The wars ruined any chance of the Progressive movement in America taming its Social Darwinism - what sought to increase, institutionalize, and legitimize the inequalities of nature's competition - while Europe's socialism was eviserated by the threat and promise of the embattled Soviet Union. "The tragedy of the October revolution," Eric Hobsbawn explained in The Age of Extremes, "was that it could only produce its kind of ruthless, brutal command socialism." (p. 498) And in the process, the arsenal of war had been made much greater and deadlier.

About the extreme which killed communism, nazism, and fascism, though, Hobsbawn was much less categorical, claiming that it was a mixture of weakened capitalism, and liberal democracies which would at least tolerate the continued existence of "...the more divinely inspired fundamentalist regimes." (p. 575) This seems a vast understatement of what
capitalism and American-led Western governments are capable of, and engaged in. The Americans and their British allies are quite clearly similarly divinely inspired - reclaimed creationists - who are prepared to do whatever it takes to achieve the kind of world God has instructed them to do. Bush, Blair and their followers are ideologues of the most dangerous kind, as Gorbachev learned while dealing with their predecessors. They were prepared to do with WMD whatever was required to get rid of the godless communists.
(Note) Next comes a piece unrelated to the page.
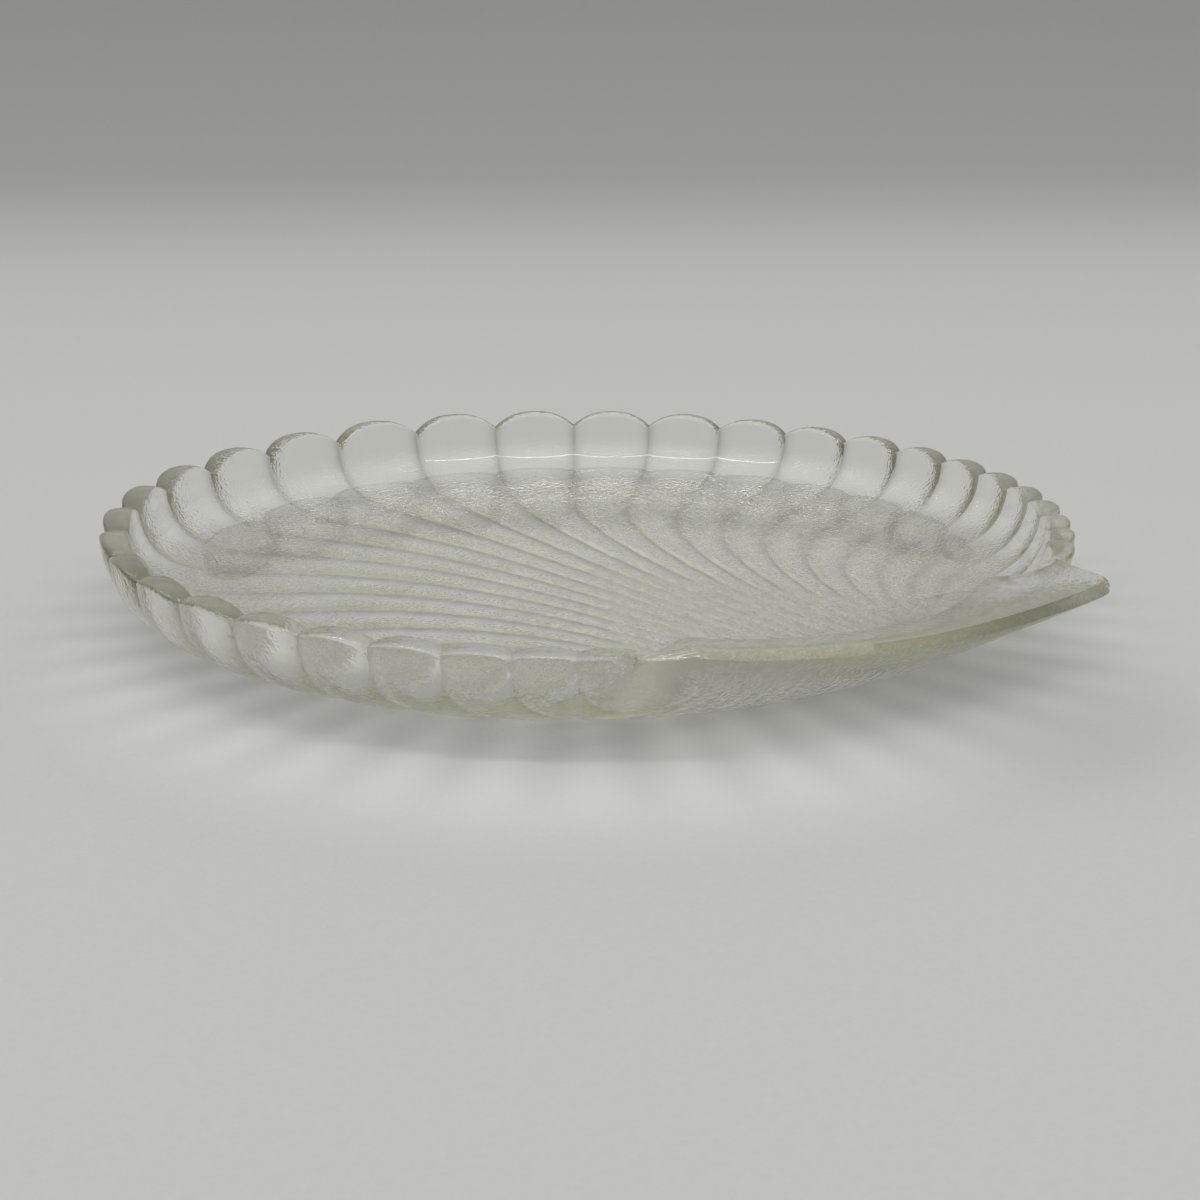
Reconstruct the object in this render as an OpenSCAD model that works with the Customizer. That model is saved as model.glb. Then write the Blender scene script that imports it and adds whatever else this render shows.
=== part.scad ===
// Scalloped dessert plate of clear pressed glass, in the form of a fan shell.
// The plate is one solid. Its ribs start side by side at the straight hinge edge, spread over the
// underside of the flat well, turn up the wall and end as the rounded lobes of the rim.
// The origin is the centre of the resting face, +Z is up and the hinge edge lies towards -Y.

/* [Rim and well] */
// Radius of the rim, over the crests of the lobes
rim_r = 98.2; // [85:0.1:110]
// Height of the notches between the lobes, at the far end of the fan
rim_h = 16.8; // [14:0.2:22]
// How much lower the notches beside the hinge lie
rim_dip = 1.2; // [0:0.1:2.5]
// Radius of the flat resting face
base_r = 66.5; // [58:0.5:72]
// Thickness of the floor, over the crests of the ribs
floor_t = 5.2; // [4:0.1:6.5]
// Thickness of the wall at the rim
wall_t = 3.4; // [2.6:0.1:4.2]
// Height of the rounding along the top of the rim
rim_crown = 1.1; // [0.4:0.1:1.6]

/* [Ribs and lobes] */
// Number of ribs, each of which ends as one lobe
rib_count = 31; // [25:2:37]
// Depth of the valleys between the ribs under the well
well_rib_depth = 0.6; // [0.3:0.1:2.2]
// Depth of the valleys between the lobes on the wall
wall_rib_depth = 2; // [0.8:0.1:2.4]
// Height of the widest lobe's arch over its notches
lobe_rise = 4.1; // [2:0.1:5.5]

/* [Hinge] */
// Width of the hinge edge, from the tip of one ear to the other
hinge_w = 91; // [76:1:94]
// Distance from the plate's centre to the line through the tips of the ears
ear_reach = 92.8; // [90:0.1:97]
// Angle in plan by which that line is turned against the fan
hinge_turn = 4; // [0:0.5:5]
// How far the middle of the hinge edge stands out past the line through the ears' tips
hinge_bulge = 2.5; // [0:0.1:4]
// Thickness of the tab at the middle of the hinge edge
tab_t = 2.8; // [2.4:0.1:4]
// How much thicker the tab is at the right ear than at the left one
tab_taper = 1.2; // [0:0.1:1.4]
// How far the foot of the tab's end face stands out past its top
tab_lean = 1; // [0:0.1:1.5]
// Width of the tab, from its crease to the hinge edge
tab_w = 10.5; // [7:0.5:13]
// How far the middle of the hinge edge lies below the height of the notches
tab_drop = 1.2; // [0.4:0.1:2.5]
// Height that the tab gains from its crease to the hinge edge
tab_climb = 2.8; // [1.5:0.1:4]
// Mean height of the ears' tips over the middle of the hinge edge
ear_lift = 3.1; // [1:0.1:4]
// How much higher the left ear stands than the right one
ear_tilt = 2.8; // [0:0.1:3]
// How much the rounding takes off the ears' corners
ear_round = 1.2; // [0.3:0.1:2]

/* [Hidden] */

// Columns of points across one rib, and rows of points across the crown of the rim
rib_columns = 4;
crown_rows = 3;
// Where the rows of points lie along a rib, from the hinge edge to the rim
row_shares = [0, 0.012, 0.025, 0.042, 0.064, 0.09, 0.13, 0.2, 0.3, 0.42, 0.53, 0.62,
              0.7, 0.77, 0.83, 0.88, 0.92, 0.95, 0.97, 1];

// Angle from the far end of the fan to the last notch, beside the hinge
last_notch = 148.7;
// How unevenly the notches are spaced: wide at the far end, narrow beside the hinge
spread_share = 0.45;
spread_power = 2.05;
// Growth of the arch with the width of its lobe, and the form of the arch and of the valleys
rise_power = 1.6;
arch_power = 2.4;
valley_power = 1.5;
// Width of the flat crest of a rib under the well, and how far out it reaches on the way to the rim
crest_share = 0.5;
crest_end_share = 0.35;
// Part of the wall over which the lobes rise to their arches
rise_start_share = 0.6;

// Handles of a rib's curve, as shares of the straight distance that it spans
lead_share = 0.74;
tail_share = 0.16;
// Part of the fan, next to the ears, over which the curves are drawn out to the edge
edge_start_share = 0.87;
edge_power = 14;
// Angles between which the wall of the lobes passes into the wall of the tab
blend_start = 144;
blend_end = 156;

// Wall's curves: handles as shares of its plan width and of its height
out_low_share = 0.47;
out_high_share = 1;
out_rise_share = 0.24;
in_low_share = 0.62;
in_high_share = 0.95;
in_rise_share = 0.17;
// Tab's curves: handles as shares of plan width and height, and where the crease lies on the way out
tab_low_share = 0.7;
tab_high_share = 0.82;
tab_rise_share = 0.7;
tab_out_share = 0.84;
tab_out_rise_share = 0.46;
crease_share = 0.7;
// How much leaner the tab's lower curve is under the right ear than under the left one
ear_lean_share = 0.36;
// Form of the hinge edge's rise to the ears
lift_power = 1.7;
// How fast plan distance is covered on the way up the wall
climb_power = 1.6;

well_share = base_r / rim_r;
hinge_half = hinge_w / 2;
ear_angle = 180 - atan(hinge_half / ear_reach);
crease_r = ear_reach + hinge_bulge - tab_w;
widest_angle = last_notch * ((1 + spread_share) / rib_count - spread_share * pow(1 / rib_count, spread_power)) * 2;

function clamp(x) = max(0, min(1, x));
function ease(x) = let (c = clamp(x)) c * c * (3 - 2 * c);
function mix(a, b, k) = a + (b - a) * k;

// Point at share t of a cubic curve with the four control points a, b, c and d
function cubic(a, b, c, d, t) =
    pow(1 - t, 3) * a + 3 * pow(1 - t, 2) * t * b + 3 * (1 - t) * t * t * c + pow(t, 3) * d;

// Direction in plan at an angle from the far end of the fan
function heading(angle) = [sin(angle), cos(angle)];

// Angle of the rim where the rib line u ends, u running from -1 to 1 across the fan
function rim_angle(u) =
    sign(u) * last_notch * ((1 + spread_share) * abs(u) - spread_share * pow(abs(u), spread_power));

// Position across its own rib of the rib line u: -1 and 1 in the valleys, 0 on the crest
function across(u) = let (n = (u + 1) / 2 * rib_count) 2 * (n - floor(n)) - 1;

// Width at the rim of the rib that holds the rib line u, as a share of the widest one
function width_share(u) =
    let (n = min(rib_count - 1, floor((u + 1) / 2 * rib_count)))
    (rim_angle(2 * (n + 1) / rib_count - 1) - rim_angle(2 * n / rib_count - 1)) / widest_angle;

// Where the rib line u starts on the unit circle, at the hinge edge
function start_point(u) = let (x = u * sin(ear_angle)) [x, -sqrt(1 - x * x)];

// Rib line u at share t of its way, on a disc of radius 1
function fan_curve(u, t) =
    let (a = start_point(u), d = heading(rim_angle(u)), span = norm(d - a))
    cubic(a, a + [0, lead_share * span], d * (1 - tail_share * span), d, t);

// The same, drawn out to the disc's edge beside the ears
function fan_point(u, t) =
    let (
        p = fan_curve(u, t),
        edge = heading(mix(angle_of(start_point(u)), rim_angle(u), t)),
        k = pow(clamp((abs(u) - edge_start_share) / (1 - edge_start_share)), mix(2, edge_power, t))
    )
    k > 0 ? mix(p, edge, k) : p;

// How far round towards the tab an angle lies: 0 on the lobes, 1 on the tab
function tab_weight(angle) = ease((abs(angle) - blend_start) / (blend_end - blend_start));

// Place along the hinge edge for an angle: -1 at the tip of the left ear, 1 at that of the right one
function along(angle) = sign(angle) * min(1, tan(180 - abs(angle)) / tan(180 - ear_angle));

// Radius of the hinge edge at an angle on the tab
function hinge_r(angle) =
    (ear_reach + hinge_bulge * (1 - pow(along(angle), 2))) / (-cos(angle) - tan(hinge_turn) * sin(angle));

// Radius of the plate's edge along the hinge and on the back edges of the ears, with rounded corners
function tab_edge_r(angle) =
    let (
        share = max(0, (abs(angle) - last_notch) / (ear_angle - last_notch)),
        back = mix(rim_r, hinge_r(sign(angle) * ear_angle), share),
        front = hinge_r(sign(angle) * max(abs(angle), blend_start))
    )
    (back + front) / 2 - norm([(back - front) / 2, ear_round]);

// Height of the tab's upper face at its edge
function tab_edge_z(angle) =
    rim_h - rim_dip - tab_drop + ear_lift * pow(abs(along(angle)), lift_power)
    - ear_tilt / 2 * along(angle);

// Height of the notches round the rim
function notch_z(angle) = rim_h - rim_dip * (1 - cos(angle)) / 2;

// Radius and height of the plate's lower face over the crests, at share s of the way up the wall
function lower_lobe(angle, s) =
    let (w = rim_r - base_r, h = notch_z(angle))
    cubic([base_r, 0], [base_r + out_low_share * w, 0],
          [base_r + out_high_share * w, out_rise_share * h], [rim_r, h], s);
function lower_tab(angle, s) =
    let (
        r = tab_edge_r(angle) + tab_lean,
        w = r - base_r,
        h = tab_edge_z(angle) - tab_t - tab_taper / 2 * along(angle),
        full = 1 - ear_lean_share * pow((1 + along(angle)) / 2, 2)
    )
    cubic([base_r, 0], [base_r + tab_low_share * full * w, 0],
          [base_r + tab_out_share * full * w, tab_out_rise_share * h], [r, h], s);

// Radius and height of the plate's upper face
function upper_lobe(angle, s) =
    let (r = rim_r - wall_rib_depth - wall_t, w = r - base_r, h = notch_z(angle) - floor_t)
    cubic([base_r, floor_t], [base_r + in_low_share * w, floor_t],
          [base_r + in_high_share * w, floor_t + in_rise_share * h], [r, floor_t + h], s);
function upper_tab(angle, s) =
    let (
        r = tab_edge_r(angle),
        crease = [crease_r / rim_r * min(r, rim_r), tab_edge_z(angle) - tab_climb],
        w = crease[0] - base_r,
        h = crease[1] - floor_t
    )
    s > crease_share
    ? mix(crease, [r, tab_edge_z(angle)], (s - crease_share) / (1 - crease_share))
    : cubic([base_r, floor_t], [base_r + tab_low_share * w, floor_t],
            [base_r + tab_high_share * w, floor_t + tab_rise_share * h], crease, s / crease_share);

// Share of the way up the wall for a point of the unit disc, 0 or less in the well
function climb(q) = q < well_share ? 0 : 1 - pow(max(0, 1 - q) / (1 - well_share), 1 / climb_power);

function angle_of(p) = atan2(p[0], p[1]);

// Depth of the valley at a place across a rib, as a share of its full depth
function valley(v, s) =
    let (flat = crest_share * (1 - clamp(s / crest_end_share)))
    pow(clamp((abs(v) - flat) / (1 - flat)), mix(valley_power, 2 * valley_power, s));

// Height that the lobe's arch adds to the rim
function arch(u, s) =
    lobe_rise * pow(width_share(u), rise_power) * (1 - pow(abs(across(u)), arch_power))
    * pow(clamp((s - rise_start_share) / (1 - rise_start_share)), 2);

// A point of a face, from its radius and height at an angle
function spot(angle, rz) = [rz[0] * sin(angle), rz[0] * cos(angle), rz[1]];

// Point of the lower face, with its ribs
function lower_point(u, t) =
    let (
        p = fan_point(u, t),
        angle = angle_of(p),
        s = climb(norm(p)),
        k = tab_weight(angle),
        rz = norm(p) < well_share
            ? [norm(p) * rim_r, 0]
            : mix(lower_lobe(angle, s), lower_tab(angle, s), k),
        dent = valley(across(u), s),
        sink = mix(wall_rib_depth, 0, k) * dent * ease(s),
        lift = well_rib_depth * dent * (1 - ease(s))
    )
    spot(angle, rz + [-sink, lift + arch(u, s) * (1 - k)]);

// Point of the upper face, which is smooth but for the arches along the rim
function upper_point(u, t) =
    let (
        p = fan_point(u, t),
        angle = angle_of(p),
        s = climb(norm(p)),
        k = tab_weight(angle),
        rz = norm(p) < well_share
            ? [norm(p) * rim_r, floor_t]
            : mix(upper_lobe(angle, s), upper_tab(angle, s), k)
    )
    spot(angle, rz + [0, arch(u, s) * (1 - k)]);

// Point of the rim's rounded top, at share c of the way from its outer to its inner edge
function crown_point(u, c) =
    mix(lower_point(u, 1), upper_point(u, 1), (1 - cos(180 * c)) / 2) + [0, 0, rim_crown * sin(180 * c)];

// All points of one column: out along the lower face, over the rim and back along the upper face
function column(u) = [
    for (t = row_shares) lower_point(u, t),
    for (i = [1 : crown_rows]) crown_point(u, i / (crown_rows + 1)),
    for (i = [len(row_shares) - 1 : -1 : 0]) upper_point(u, row_shares[i])
];

module glass_plate() {
    columns = rib_count * rib_columns;
    rows = 2 * len(row_shares) + crown_rows;
    last_row = len(row_shares) - 1;
    points = [for (i = [0 : columns]) each column(2 * i / columns - 1)];
    skin = [
        for (i = [0 : columns - 1], j = [0 : rows - 1])
            let (a = i * rows + j, b = i * rows + (j + 1) % rows)
            each [[a, a + rows, b], [b, a + rows, b + rows]]
    ];
    // Each side of the tab closes with a strip between the two faces, and a fan under the rim's crown
    side = [
        for (j = [0 : last_row - 1])
            each [[j, j + 1, rows - 1 - j], [rows - 1 - j, j + 1, rows - 2 - j]],
        for (j = [0 : crown_rows - 1])
            [last_row, last_row + crown_rows - j, last_row + crown_rows + 1 - j]
    ];
    far_side = [for (f = side) [for (k = [2, 1, 0]) f[k] + columns * rows]];
    color("lightcyan", 0.5) polyhedron(points, concat(skin, side, far_side), convexity = 10);
}

glass_plate();
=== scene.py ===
"""Scalloped dessert plate of clear pressed glass, dressed for a studio picture.

The plate is one piece of glass in the form of a fan shell. Its mesh is the CAD solid's own form, worked
out on a finer grid: rib lines start side by side at the hinge edge, spread over the underside of the
well, turn up the wall and end as the lobes of the rim. The module also builds the glass, with painted
shade in its colour along the valleys, a pale sweep under and behind the plate, with painted light and
shade from the plate in its colour, soft studio light and the camera.
"""

import logging
import math
from dataclasses import dataclass, field
from enum import Enum
from typing import List, Sequence, Tuple, Union

import bpy
import numpy as np
from mathutils import Matrix, Vector

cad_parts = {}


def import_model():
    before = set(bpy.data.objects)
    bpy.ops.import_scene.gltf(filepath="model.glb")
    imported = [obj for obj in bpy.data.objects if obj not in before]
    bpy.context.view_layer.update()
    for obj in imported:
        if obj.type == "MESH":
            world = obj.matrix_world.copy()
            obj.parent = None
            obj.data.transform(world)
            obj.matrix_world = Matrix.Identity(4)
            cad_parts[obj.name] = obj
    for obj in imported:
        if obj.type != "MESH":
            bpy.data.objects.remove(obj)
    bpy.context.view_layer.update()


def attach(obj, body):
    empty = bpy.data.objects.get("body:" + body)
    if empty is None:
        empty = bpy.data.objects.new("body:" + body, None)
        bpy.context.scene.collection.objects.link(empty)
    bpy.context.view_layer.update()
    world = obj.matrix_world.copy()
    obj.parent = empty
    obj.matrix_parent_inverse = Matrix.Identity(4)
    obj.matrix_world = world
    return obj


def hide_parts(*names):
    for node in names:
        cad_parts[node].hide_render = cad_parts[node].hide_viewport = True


LOG = logging.getLogger("dessert_plate")

MM = 0.001
TINY = 1e-9
Array = np.ndarray
Colour = Tuple[float, float, float]
Socket = bpy.types.NodeSocket
Value = Union[float, Sequence[float], Socket]


class Side(Enum):
    """The two faces of the plate's shell."""

    LOWER = "lower"
    UPPER = "upper"


class Ramp(Enum):
    """How a ramp runs between its two ends."""

    STRAIGHT = "LINEAR"
    SMOOTH = "SMOOTHSTEP"


def ease(x: Array) -> Array:
    """Smooth step: 3 x squared minus 2 x cubed, with x held between 0 and 1.

    Args:
        x: Values to ease.

    Returns:
        The eased values, from 0 to 1.
    """
    held = np.clip(x, 0.0, 1.0)
    return held * held * (3.0 - 2.0 * held)


def mix(a: Array, b: Array, share: Array) -> Array:
    """Straight mix of a and b: a at share 0, b at share 1."""
    return a + (b - a) * share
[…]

And Washington and London had gone far beyond MAD - mutually assured destruction - in dealing with the alleged red menace. First through surprises, and then with an overwhelmingly powerful weaponry, they were sure that they could prevail in any confrontation with any enemy, whether it be communists or Islamists. And their confidence was fundamentally based upon the fact that the world simply did not know their agenda, and what they were prepared to use, if necessary. It was not until the election of George W. Bush that the neocons were finally ready to play their hand no matter what was required.

While the Americans and the British demonstrated their tactical military superiority in the Gulf wars, their strategic monopoly in WMD - what started with Washington's weather wars with Castrol's Cuba after the Missile Crisis settlement left the regime in place - was only known to their inventors and operators. What started with simply a plan of hydro-meterological attacks on the island, hoping to starve the Cubans into overthrowing Castro, ultimately developed into a system of geological attacks which could cause massive tsunamis and earthquakes on command, almost anywhere in the world - and America is now even in the process of closing this small gap.

I was reminded of this last Saturday after I had shortly before finished my last article on this subject, indicating that Deputy Secretary of Defense Gordon England was now engaged in the process that Wolfowitz had directed before. It was Wolfowitz apparently who directed the massive earthquake against Bam, Iran's ancient treasure, killing tens of thousands when the mullahs were apparently stoking up the resistance in Iraq after its being freed from Saddam, and were threatening to close the Straits of Hormoz, a most vulnerable link in the shipment of oil for global capitalism. Then, it seems, Wolfowitz directed the unprecedented earthquake near the Straits of Malacca - another Christmas greeting - when more terrorists were apparently threatening them, killing ten times as many Muslims.

It was now England's turn to direct the campaign on cue, and he did not miss a beat. No sooner had Pakistan's President Pervey Musharraf been interviewed on CBS's Sixty Minutes, stating in no uncertain terms that Osama bin-Laden would beat him in any democratic election, and that the border with Afghanistan was completely under his control - with the tribal chiefs so scared that they would not even talk about his possible presence there - than the Pakistani capital of terrorist-dominated Kashmir was struck with the most devastating earthquake in its history, killing 40,000 people, and wiping out the next generation of possible Pakistani terrorists.

The earthquake was an essential component of the new US-Pakistani strategic partnership, as it was the only thing which could give Musharraf's coup-based government real legitimacy - what he reminded 60 Minutes reporter Steve Kroft of when he joshed about Osama winning any free and fair election. Musharraf grabbed power in 1999, and managed to stay on right after the earthquake in Iran. Thanks to two nearly successful asssassination attacks on December 14th and 25th - and how he managed to survive is still a mystery - he was able to pressure the Pakistan Parliament and four provincial assemblies to give him a vote of confidence - what he interpreted Article 41(8) of the Constitution justifying his staying on until 2007, and what many members of Parliament, mostly Muslims, protested by walking out.

Hardly had the dust started settling from the gigantic quake than American Ambassador to Pakistan Ryan Crocker - who replaced Wolfowitz for the position when it was thought his remaining in Washington as Rumsfeld's deputy to direct the war on terror was essential despite his vast mistakes in pacifying Iraq - started giving grants, assistance, and loans to the beleaguered country - complementing what Wolfowitz's regional expert at the World Bank was now supplying at the expense of more long-term investment. To give legitimacy to the efforts, Secretary of State Condi Rice made an unplanned visit to Islamabad, arrriving as the proper emissary of the President, and promising to do whatever it takes for Pakistan to defeat the terrorists.

England, in short, is well and truly teaching the terrorists the lessons of nature and history, and one can just wonder where he may strike next. Will it be an earthquake in Damascus, or another one in Iran, one even closer to the Straits? In any case, while people are talking about the possibilities of nuclear attacks on and/or by Iran, and the need of its nuclear disarmament, the Pentagon is doing, it seems, the work necessary for winning the war on terrorism by other means - as the American President says, no matter how long, and how destructive it may be - as God, it seems, has turned out to be an avenging neocon.